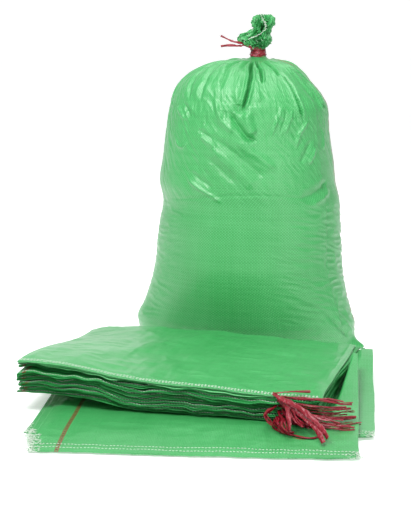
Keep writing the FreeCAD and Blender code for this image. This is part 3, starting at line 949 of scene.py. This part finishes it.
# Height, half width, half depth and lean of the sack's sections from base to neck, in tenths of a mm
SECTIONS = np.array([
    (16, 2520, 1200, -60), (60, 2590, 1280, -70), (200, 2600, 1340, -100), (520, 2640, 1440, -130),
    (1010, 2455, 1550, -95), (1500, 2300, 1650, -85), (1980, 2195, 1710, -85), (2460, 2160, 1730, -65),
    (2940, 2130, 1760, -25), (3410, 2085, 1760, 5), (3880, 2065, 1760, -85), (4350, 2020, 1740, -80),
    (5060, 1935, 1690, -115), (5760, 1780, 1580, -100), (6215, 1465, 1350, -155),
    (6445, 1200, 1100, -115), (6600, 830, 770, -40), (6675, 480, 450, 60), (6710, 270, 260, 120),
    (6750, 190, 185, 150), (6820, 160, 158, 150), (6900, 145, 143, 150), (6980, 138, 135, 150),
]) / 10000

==

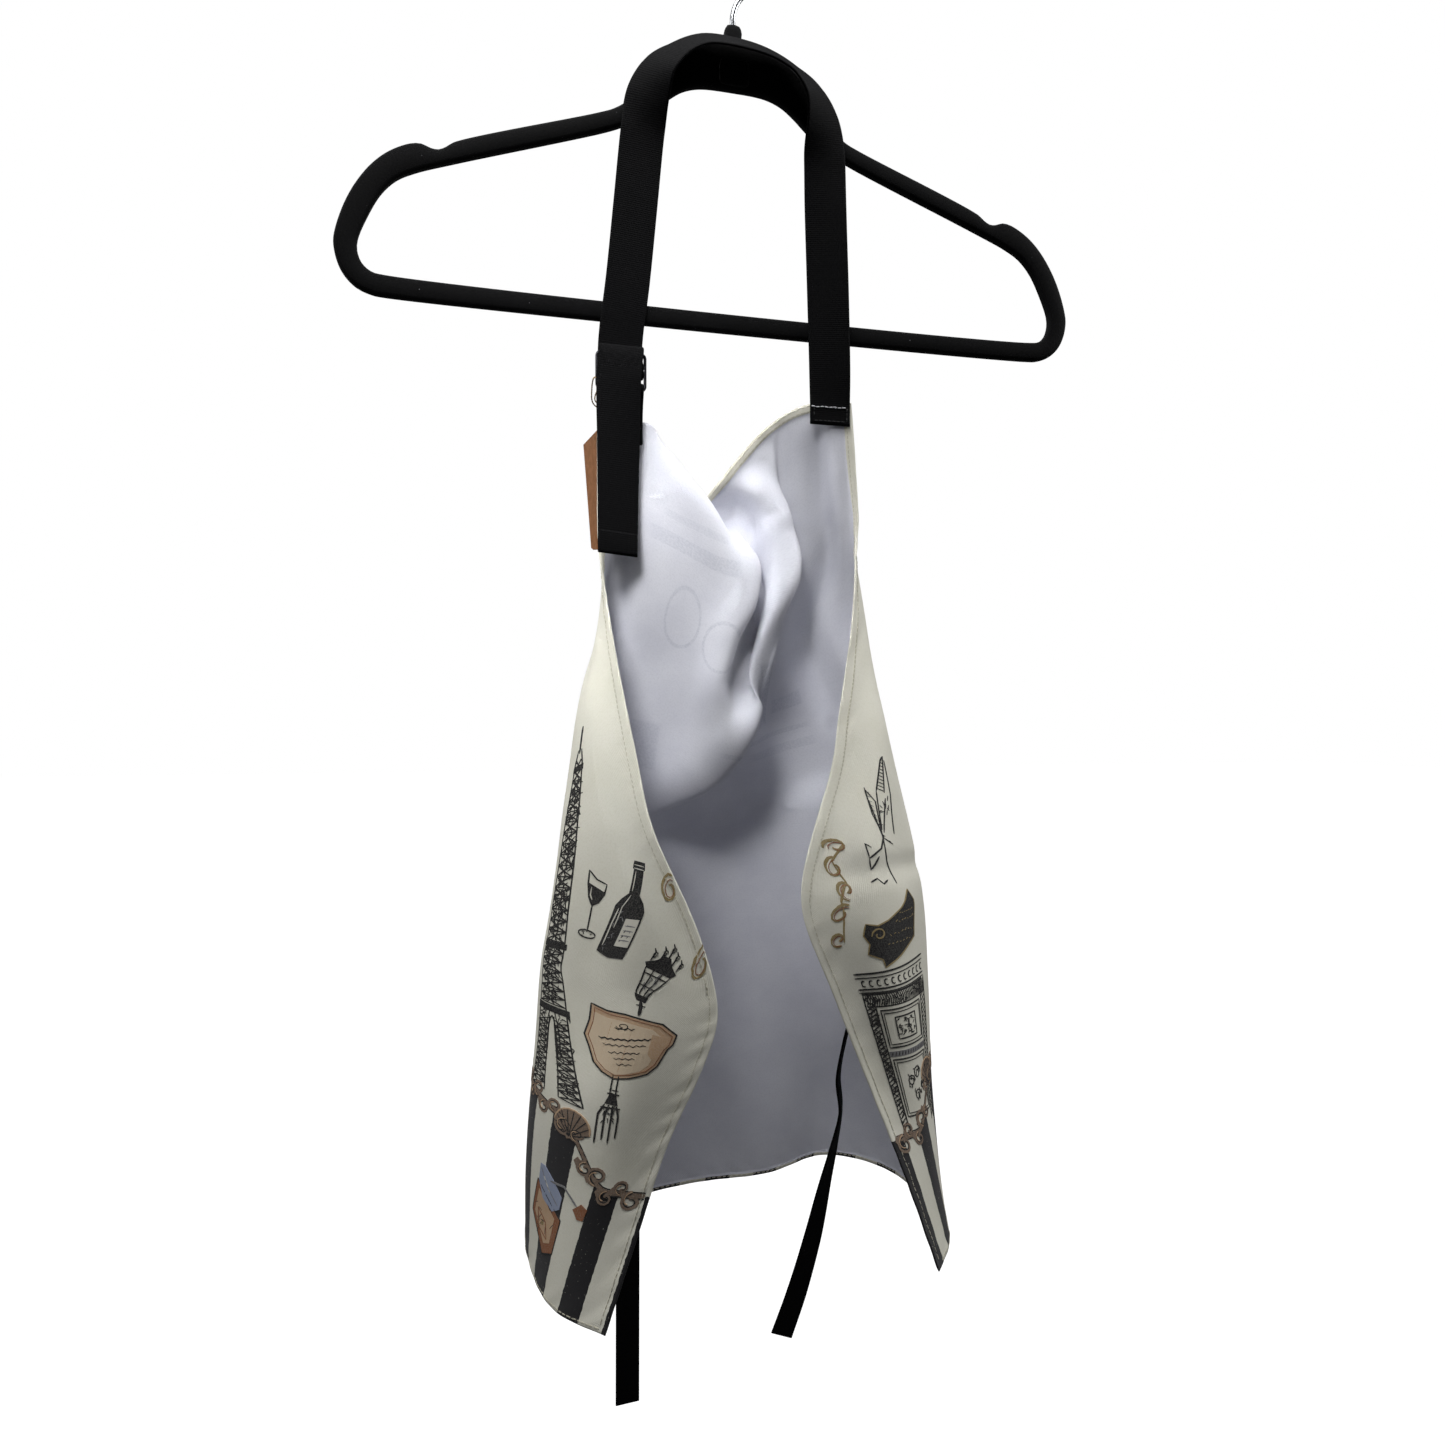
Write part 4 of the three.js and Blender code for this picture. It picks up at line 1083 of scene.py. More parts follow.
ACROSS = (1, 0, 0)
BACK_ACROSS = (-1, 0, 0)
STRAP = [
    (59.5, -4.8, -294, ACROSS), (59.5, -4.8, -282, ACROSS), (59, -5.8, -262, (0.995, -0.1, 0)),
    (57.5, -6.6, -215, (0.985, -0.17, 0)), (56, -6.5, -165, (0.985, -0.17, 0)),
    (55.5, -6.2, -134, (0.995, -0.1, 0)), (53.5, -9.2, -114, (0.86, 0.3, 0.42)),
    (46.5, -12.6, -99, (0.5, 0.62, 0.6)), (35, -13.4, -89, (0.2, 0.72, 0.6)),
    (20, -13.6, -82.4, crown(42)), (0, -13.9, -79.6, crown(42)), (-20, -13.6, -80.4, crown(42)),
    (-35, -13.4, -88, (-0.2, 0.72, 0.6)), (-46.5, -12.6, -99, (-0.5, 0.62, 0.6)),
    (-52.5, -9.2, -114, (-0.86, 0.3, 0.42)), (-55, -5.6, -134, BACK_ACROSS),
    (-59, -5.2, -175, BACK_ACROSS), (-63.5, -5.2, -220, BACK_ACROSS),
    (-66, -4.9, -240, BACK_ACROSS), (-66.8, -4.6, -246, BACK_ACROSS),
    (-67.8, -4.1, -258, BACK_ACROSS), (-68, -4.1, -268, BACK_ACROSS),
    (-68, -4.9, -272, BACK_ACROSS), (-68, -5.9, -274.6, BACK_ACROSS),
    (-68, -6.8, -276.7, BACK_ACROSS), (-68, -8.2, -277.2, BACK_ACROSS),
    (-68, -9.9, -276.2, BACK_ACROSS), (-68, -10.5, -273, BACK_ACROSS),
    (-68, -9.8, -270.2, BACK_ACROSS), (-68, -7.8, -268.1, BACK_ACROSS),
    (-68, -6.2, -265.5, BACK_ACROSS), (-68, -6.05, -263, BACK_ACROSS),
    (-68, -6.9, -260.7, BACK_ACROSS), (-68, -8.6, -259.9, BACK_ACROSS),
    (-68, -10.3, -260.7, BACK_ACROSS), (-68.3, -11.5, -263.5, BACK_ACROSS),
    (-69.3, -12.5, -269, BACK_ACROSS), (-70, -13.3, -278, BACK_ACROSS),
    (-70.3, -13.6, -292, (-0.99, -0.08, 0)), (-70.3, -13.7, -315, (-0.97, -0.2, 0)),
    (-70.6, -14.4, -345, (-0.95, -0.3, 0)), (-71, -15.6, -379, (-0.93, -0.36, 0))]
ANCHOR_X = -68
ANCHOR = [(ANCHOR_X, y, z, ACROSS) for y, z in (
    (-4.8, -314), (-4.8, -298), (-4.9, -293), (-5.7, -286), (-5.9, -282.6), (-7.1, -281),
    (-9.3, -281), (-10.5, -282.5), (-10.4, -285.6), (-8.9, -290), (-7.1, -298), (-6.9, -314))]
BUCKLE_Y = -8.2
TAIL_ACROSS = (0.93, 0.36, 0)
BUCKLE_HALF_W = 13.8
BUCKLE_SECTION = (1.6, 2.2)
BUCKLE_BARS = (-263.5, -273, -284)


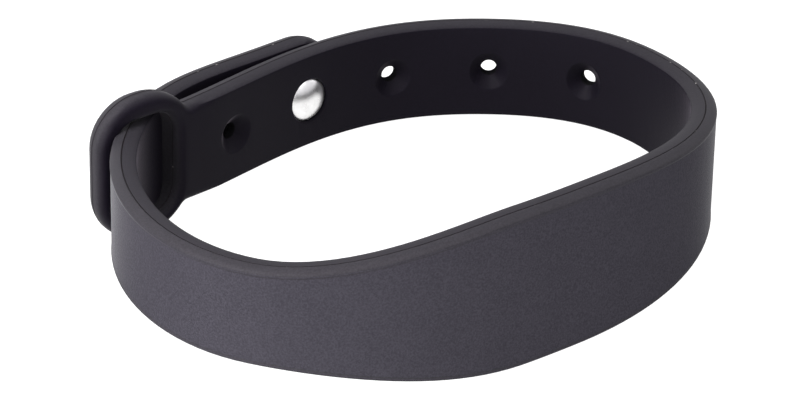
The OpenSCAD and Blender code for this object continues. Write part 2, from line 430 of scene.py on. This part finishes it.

==

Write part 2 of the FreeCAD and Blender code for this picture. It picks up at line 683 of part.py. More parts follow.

> Aim of the task: Pull out all lines from the listing that contain the string "scene".

> Result of the exercise:
Keep writing the FreeCAD and Blender code for this image. This is part 3, starting at line 949 of scene.py. This part finishes it.
Write part 4 of the three.js and Blender code for this picture. It picks up at line 1083 of scene.py. More parts follow.
The OpenSCAD and Blender code for this object continues. Write part 2, from line 430 of scene.py on. This part finishes it.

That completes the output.